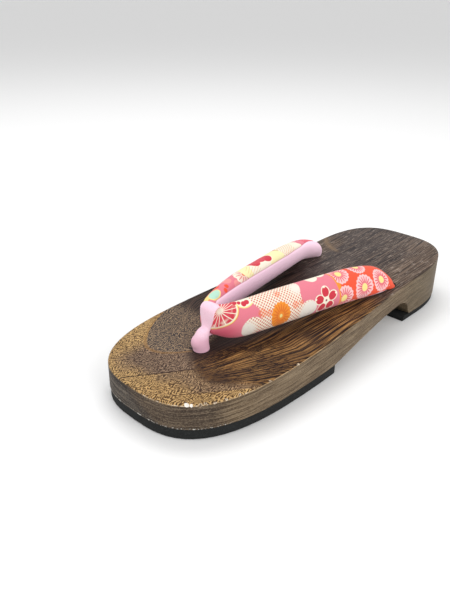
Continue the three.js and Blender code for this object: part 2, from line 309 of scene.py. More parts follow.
def catmull(rows, shares):
    """Smooth curve through table rows, at shares from 0 to 1."""
    rows = np.asarray(rows, float)
    place = np.clip(shares, 0, 1) * (len(rows) - 1)
    index = np.minimum(place.astype(int), len(rows) - 2)
    t = (place - index)[:, None]
    padded = np.vstack([2 * rows[0] - rows[1], rows, 2 * rows[-1] - rows[-2]])
    before, start, end, after = (padded[index + step] for step in range(4))
    leave, arrive = (end - before) / 2, (after - start) / 2
    return (start + leave * t + (3 * (end - start) - 2 * leave - arrive) * t ** 2
            + (2 * (start - end) + leave + arrive) * t ** 3)


def sweep_frames(rows, shares):
    """Centre, direction, upright, sideways and half sizes of the sections at each share."""
    rows = np.asarray(rows, float)
    values = catmull(rows, shares)
    step = 1e-4
    ahead = catmull(rows[:, :3], shares + step) - catmull(rows[:, :3], shares - step)
    ahead /= np.linalg.norm(ahead, axis=1)[:, None]
    lean = np.radians(values[:, 5])
    upright = np.stack([-np.sin(lean), np.zeros_like(lean), np.cos(lean)], 1)
    upright -= ahead * np.sum(upright * ahead, 1)[:, None]
    upright /= np.linalg.norm(upright, axis=1)[:, None]
    return values[:, :3], ahead, upright, np.cross(ahead, upright), values[:, 3], values[:, 4]


def swept_points(rows, steps, sides):
    """Rings of a padded sweep with round caps: points, and each ring's share along the table."""
    cap_rings = 6
    caps = np.sin(np.linspace(math.pi / 2, 0, cap_rings + 1))[:-1]
    shares = np.concatenate([np.zeros(cap_rings), np.linspace(0, 1, steps + 1), np.ones(cap_rings)])
    slides = np.concatenate([-caps, np.zeros(steps + 1), caps[::-1]])
    shrinks = np.sqrt(np.maximum(1 - slides ** 2, 0))
    centre, ahead, upright, sideways, tall, thick = sweep_frames(rows, shares)
    centre = centre + ahead * (slides * thick)[:, None]
    turns = np.linspace(-math.pi, math.pi, sides + 1)
    rings = (centre[:, None]
             + upright[:, None] * ((tall * shrinks)[:, None] * np.cos(turns))[..., None]
             + sideways[:, None] * ((thick * shrinks)[:, None] * np.sin(turns))[..., None])
    return rings, shares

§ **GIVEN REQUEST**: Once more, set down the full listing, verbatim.

§ **COMPLETED TASK**:
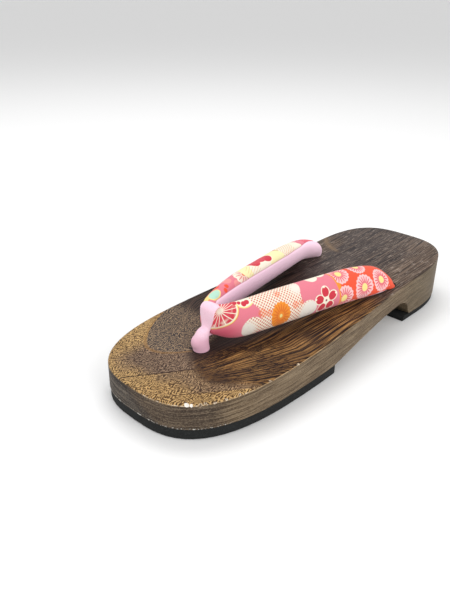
Continue the three.js and Blender code for this object: part 2, from line 309 of scene.py. More parts follow.
def catmull(rows, shares):
    """Smooth curve through table rows, at shares from 0 to 1."""
    rows = np.asarray(rows, float)
    place = np.clip(shares, 0, 1) * (len(rows) - 1)
    index = np.minimum(place.astype(int), len(rows) - 2)
    t = (place - index)[:, None]
    padded = np.vstack([2 * rows[0] - rows[1], rows, 2 * rows[-1] - rows[-2]])
    before, start, end, after = (padded[index + step] for step in range(4))
    leave, arrive = (end - before) / 2, (after - start) / 2
    return (start + leave * t + (3 * (end - start) - 2 * leave - arrive) * t ** 2
            + (2 * (start - end) + leave + arrive) * t ** 3)


def sweep_frames(rows, shares):
    """Centre, direction, upright, sideways and half sizes of the sections at each share."""
    rows = np.asarray(rows, float)
    values = catmull(rows, shares)
    step = 1e-4
    ahead = catmull(rows[:, :3], shares + step) - catmull(rows[:, :3], shares - step)
    ahead /= np.linalg.norm(ahead, axis=1)[:, None]
    lean = np.radians(values[:, 5])
    upright = np.stack([-np.sin(lean), np.zeros_like(lean), np.cos(lean)], 1)
    upright -= ahead * np.sum(upright * ahead, 1)[:, None]
    upright /= np.linalg.norm(upright, axis=1)[:, None]
    return values[:, :3], ahead, upright, np.cross(ahead, upright), values[:, 3], values[:, 4]


def swept_points(rows, steps, sides):
    """Rings of a padded sweep with round caps: points, and each ring's share along the table."""
    cap_rings = 6
    caps = np.sin(np.linspace(math.pi / 2, 0, cap_rings + 1))[:-1]
    shares = np.concatenate([np.zeros(cap_rings), np.linspace(0, 1, steps + 1), np.ones(cap_rings)])
    slides = np.concatenate([-caps, np.zeros(steps + 1), caps[::-1]])
    shrinks = np.sqrt(np.maximum(1 - slides ** 2, 0))
    centre, ahead, upright, sideways, tall, thick = sweep_frames(rows, shares)
    centre = centre + ahead * (slides * thick)[:, None]
    turns = np.linspace(-math.pi, math.pi, sides + 1)
    rings = (centre[:, None]
             + upright[:, None] * ((tall * shrinks)[:, None] * np.cos(turns))[..., None]
             + sideways[:, None] * ((thick * shrinks)[:, None] * np.sin(turns))[..., None])
    return rings, shares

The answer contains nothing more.